Why Hadoop required ?
Every day a large amount of unstructured data (that has outgrown in size) is getting dumped into our machines. The major challenge is not to store large data sets in our system but to retrieve and analyse the big data in the organizations that too data present in different machines at different locations. In this situation a necessity for Hadoop arises. Hadoop has the ability to analyse the data present in different machines at different locations very quickly and in a very cost effective way .It uses the concept of MapReduce which enables it to divide the query into small parts and process them in parallel. This is also known as parallel computing.
Here it saying the Hadoop stores petabytes of data, it doesn’t mean that Hadoop is database. Hadpop framework can handle and process large amount of data.
RDBMS vs Hadoop
• SQL designed for Structured Data
• Scales up –Need Database-class servers
• Economical -a machine with four times the power of a standard PC costs a lot more than putting four such PCs in a cluster
• Key Value Pairs instead of Relational Tables
• Functional Programming (Map Reduce) instead of SQL
• Offline processing instead of online transaction processing
|Node Based, Flat file structure||Relational Database|
|Analytical and BigData process||OLTP process|
|Structure, Semi structure , Un structure||Structure schema based|
|Inbuilt fault tolerance||Need configuration on fault tolerance|
|Petabytes and greater||Tera bytes of data|
|Write once and Read more||Read/Write more|
History of Hadoop
More Details on Hadoop history
Hadoop is an open source software framework that supports data intensive distributed applications which is licensed under Apache v2 license.
It was 2002 when the seeds of Hadoop was first planted, Doug Cutting and Mike Cafarella started working on the project known as Nutch. It wasn’t easy to work on Nutch as it run across a handful of machines and someone had to watch it around the clock to make sure it didn’t fall down.

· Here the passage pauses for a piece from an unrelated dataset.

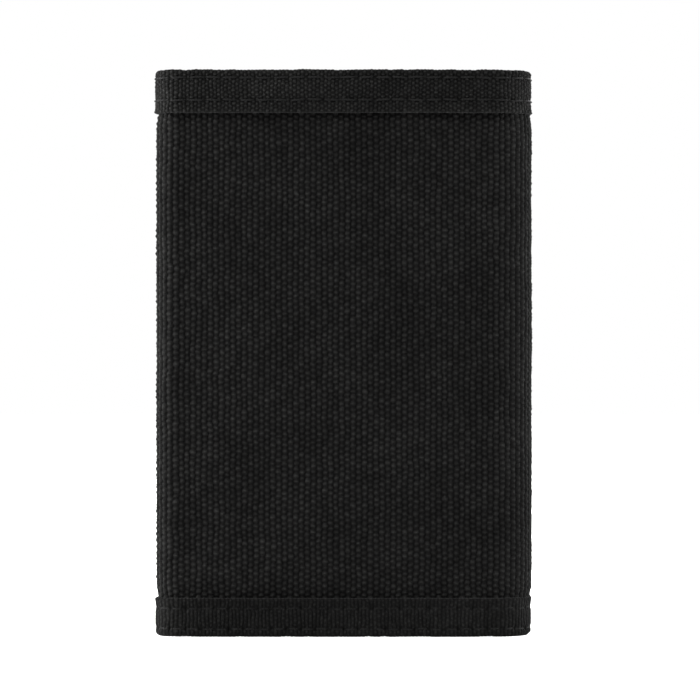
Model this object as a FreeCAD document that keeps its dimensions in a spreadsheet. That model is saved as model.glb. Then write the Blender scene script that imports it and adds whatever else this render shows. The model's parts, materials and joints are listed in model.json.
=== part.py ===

In October 2003 Google released the Google File System paper and the MapReduce paper.
In December 2004 Doug Cutting added MapReduce support to Nutch.
In 2006, Cutting went to work with Yahoo, which was equally impressed by the Google File System and MapReduce papers and wanted to build open source technologies based on them.
In 2008 Yahoo ran 4,000 Hadoop cluster and Hadoop won terabyte sort benchmark.
In 2009, Facebook launched SQL support for Hadoop.
Almost everywhere you go online now, Hadoop is there in some capacity. Facebook, eBay, Etsy, Yelp , Twitter, Salesforce.com.
Current Common Challenges
• How to understand data in different forms
• Store and analysis process
• Data transfer rate between nodes
• Hardware cost & problems
• Fault tolerance
• Analysis speed & data access patterns
Best practices for scaling with your data
• Accessible : Hadoop runs on large clusters of commodity machines or on cloud.
• Robust: Hadoop is architect with the assumption of frequent hardware malfunctions. It can gracefully handle most such failures.
• Scalable : Hadoop scales linearly to handle larger data by adding more nodes to the cluster any time.
• Simple: Hadoop allows users to quickly write efficient code.
• Data Locality: Move Computation to the Data.
• Replication : Use replication across servers to deal with unreliable storage/servers adoption (default replication 3)
• Business Drivers: Bigger the data, Higher the value
• Financial Drivers: Cost advantage of Open Source + Commodity H/W
• Low cost per TB
• Technical Drivers: Existing systems failing under growing requirements.
Use case of Hadoop
BigData+Social data influencing the election decisions.
Collection of published papers by Oxford Journal (ref: Oxford Journal) in political analysis, all are using innovative technologies for analysing on pools .These published papers show us how BigData tools are help in political research.
Due to global financial crisis in 2008 resulted in the jobs, income, rank of financial company.
Hadoop will help to avoiding this type of risks:
• Quick fraud detection
• Customer Segmentation analysis
• Customer Sentiment analysis
• Risk aggregation
Correlating air quality data with asthma admissions. Life sciences companies use genomic and proteomic data to speed drug development.
The Hadoop data processing and storage platform opens up entire new research domains for discovery.
Hadoop Eco Systems
• HDFS: A distributed file system that runs on large cluster of commodity hardware.
• MapReduce: It is framework for distributed processing of large data sets on commodity hardware.
• Hive: Distributed data warehouse. Data will store in HDFS and it provides query language similar SQL(called HQL)(framework translate query to MR Jobs internally)
• Pig: A high-level data-flow language, used for large datasets, user can do easily work with or without knowledge of programming.
• HBase: A distributed and column-oriented database. It uses HDFS for storage layer and it supports batch-style computations data(random reads).
• Sqoop: Import/export the data from RDBMS databases to/from HDFS.
• Flume: Flume is distributed, reliable service for efficiently collecting, aggregating, and moving large amounts of log data into HDFS.
• Oozie: It is a service for running and schedule workflows of Hadoop tasks (any job we can schedule: mapreduce, hive, pig, sqoop jobs).